3) Use a “degradation ladder” so you don’t fail hard

When capacity is tight or costs spike, you need graceful fallback options:

  • Smaller model for non-critical requests
  • Reduced context length
  • Batch/offline processing for low-urgency tasks
  • Temporarily disable agent tool use for certain tiers

Customers tolerate “slightly less smart.” They don’t tolerate downtime.

4) Treat safety and abuse as compute problems too

The original analysis explicitly calls out preparing for safety and malicious use as capabilities rise. Operationally, this shows up as:

  • Spend on monitoring and policy enforcement (which consumes compute)
  • Rate limiting and anomaly detection
  • Sandboxing tool calls and preventing data exfiltration

If you don’t budget compute for safety controls, you’ll either overspend during incidents or under-protect by default.

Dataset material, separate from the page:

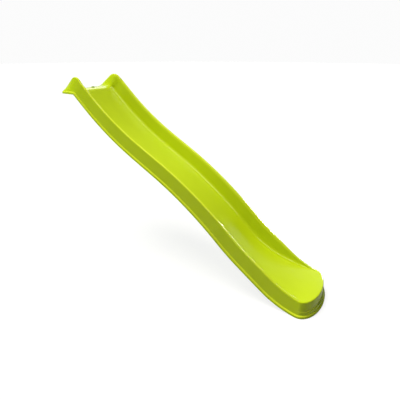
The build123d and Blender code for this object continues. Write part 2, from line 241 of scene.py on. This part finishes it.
def half_section(x, rim_up, floor_up, inset, foot):
    """From the middle of the floor out to the wall, over the rim and down to the hem's foot."""
    share = min(max((x - rim_x) / (nose_x - rim_x), 0), 1)
    width = HALF_WIDTH_TOP + (HALF_WIDTH_EXIT - HALF_WIDTH_TOP) * share
    ridge = width - HORN_LEAN * entry_share(x)
    flare = entry_share(x) ** FLARE_POWER
    lean = WALL_LEAN + FLARE_LEAN * flare
    spread = math.tan(math.atan(1 / lean) / 2)
    wall_up = rim_up - floor_up
    room = math.hypot(wall_up, lean * wall_up) / spread
    middle = (0.0, floor_up - inset)
    corner = (ridge + RIM_INNER - lean * wall_up + inset * spread, floor_up - inset)
    inner = (ridge + RIM_INNER + inset * spread, rim_up - inset)
    outer = (ridge + RIM_OUTER - inset, rim_up - inset)
    waist = (width + SKIRT_FOOT - inset, SKIRT_FOOT_HEIGHT - inset)
    edge = (width + HEM_OUTER - inset, HEM_HEIGHT - inset)
    base = (width + HEM_OUTER - inset, foot)
    floor_fillet = min(FLOOR_FILLET + FLARE_FILLET * flare, FLOOR_SHARE * room)
    inner_fillet = max(min(RIM_FILLET, RIM_SHARE * room) - inset,
                       min(LEAST_FILLET, LEAST_SHARE * room))
    outer_fillet = max(RIM_FILLET - inset, LEAST_FILLET)
    low = arc(corner, middle, inner, floor_fillet, FLOOR_ARC)
    top_in = arc(inner, corner, outer, inner_fillet, RIM_ARC_IN)
    top_out = arc(outer, inner, waist, outer_fillet, RIM_ARC_OUT)
    foot_in = arc(waist, outer, edge, HEM_FILLET, HEM_ARC)
    foot_out = arc(edge, waist, base, HEM_FILLET, HEM_ARC)
    points = [(low[0][0] * i / FLOOR_COLUMNS, floor_up - inset) for i in range(FLOOR_COLUMNS)]
    points += low
    for i in range(1, WALL_COLUMNS + 1):
        s = i / (WALL_COLUMNS + 1)
        points.append(tuple(low[-1][j] * (1 - s) + top_in[0][j] * s for j in (0, 1)))
    points += top_in + top_out
    for s in SKIRT_SHARES:
        points.append(tuple(waist[j] * (1 - s) + outer[j] * s for j in (0, 1)))
    points += foot_in + foot_out
    points.append((base[0], foot * 0.5 + foot_out[-1][1] * 0.5))
    points.append(base)
    return points


EDGE_ROWS, LIP_ROWS = (0, 0.8, 2.4, 4.5, 7, 10, 14, 19), range(26, 131, 8)  # from the back edge
BEND_ROWS, ROW_SPACING = 7, 18.0


def stations():
    """(x, z, tilt) down the hem, close together at the back edge and the lip."""
    places = [(back_x + behind, deck_z, 0.0) for behind in (*EDGE_ROWS, *LIP_ROWS)]
    for i in range(BEND_ROWS):
        tilt = steep * i / BEND_ROWS
        places.append((bend_x + DECK_BEND * math.sin(tilt),
                       deck_z - DECK_BEND * (1 - math.cos(tilt)), tilt))
    for link in hem_run:
        count = max(2, round(link[3] / ROW_SPACING))
        for i in range(count):
            s = i / count
            places.append((*along(link, link[3] * s), link[2] + (link[4] - link[2]) * s))
    places.append((nose_x, 0.0, 0.0))
    return places


HEM_EDGE = HALF_WIDTH_EXIT + HEM_OUTER
NOSE_ANGLES = (1.5, 4, 7, 10, 14, 18, 22, 26, 30, 34, 38, 42, 46, 50, 54, 58, 62, 66, 70, 74, 78,
               82, 85, 87.5, 90)
# Where the parts of a half section start, and which of its points get a painted highlight.
FIRST_RIM = FLOOR_COLUMNS + FLOOR_ARC + WALL_COLUMNS
FIRST_OUTSIDE = FIRST_RIM + RIM_ARC_IN
FIRST_SKIRT = FIRST_OUTSIDE + RIM_ARC_OUT
FIRST_HEM = FIRST_SKIRT + len(SKIRT_SHARES)
RIM_TOP = range(FIRST_RIM, FIRST_SKIRT - 1)
HEM_TOP = range(FIRST_HEM + 2, FIRST_HEM + 8)
NOSE_LEDGE = range(FIRST_SKIRT + 4, FIRST_SKIRT + 8)
HEM_HIGHLIGHT_PAINT, RIM_HIGHLIGHT_FADE = 0.9, 30.0              # painted highlight: the hem's share; the rim's fades over this many rows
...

5) Don’t ignore the seasonal spike: January usage patterns

It’s December 2025. The first two weeks of January are when many U.S. teams:

  • roll out new internal processes,
  • reopen procurement,
  • and start “AI efficiency” initiatives.

Plan for a demand spike in trials, pilots, and onboarding traffic. If you’re launching AI features in Q1, lock in capacity and cost controls now.

What to do next (and what to avoid)

Compute scaling is the backbone of AI-powered cloud services, but it doesn’t reward wishful thinking. If you’re building digital services in the U.S., your advantage comes from treating compute like a first-class product input.

Here’s a simple next step that produces clarity fast: run a 90-minute workshop where product, platform, and finance answer three questions for each AI feature:

  1. What’s the expected usage by tier (daily and peak)?
  2. What’s the target latency and reliability (SLO)?
  3. What’s the maximum cost per task you’ll tolerate?

Teams that do this early ship AI features that scale. Teams that don’t end up “optimizing” under pressure—with customers watching.

The forward-looking question I’d leave you with: as training and inference compute keep climbing, will your company compete on models—or on the reliability and efficiency of the AI systems you operate?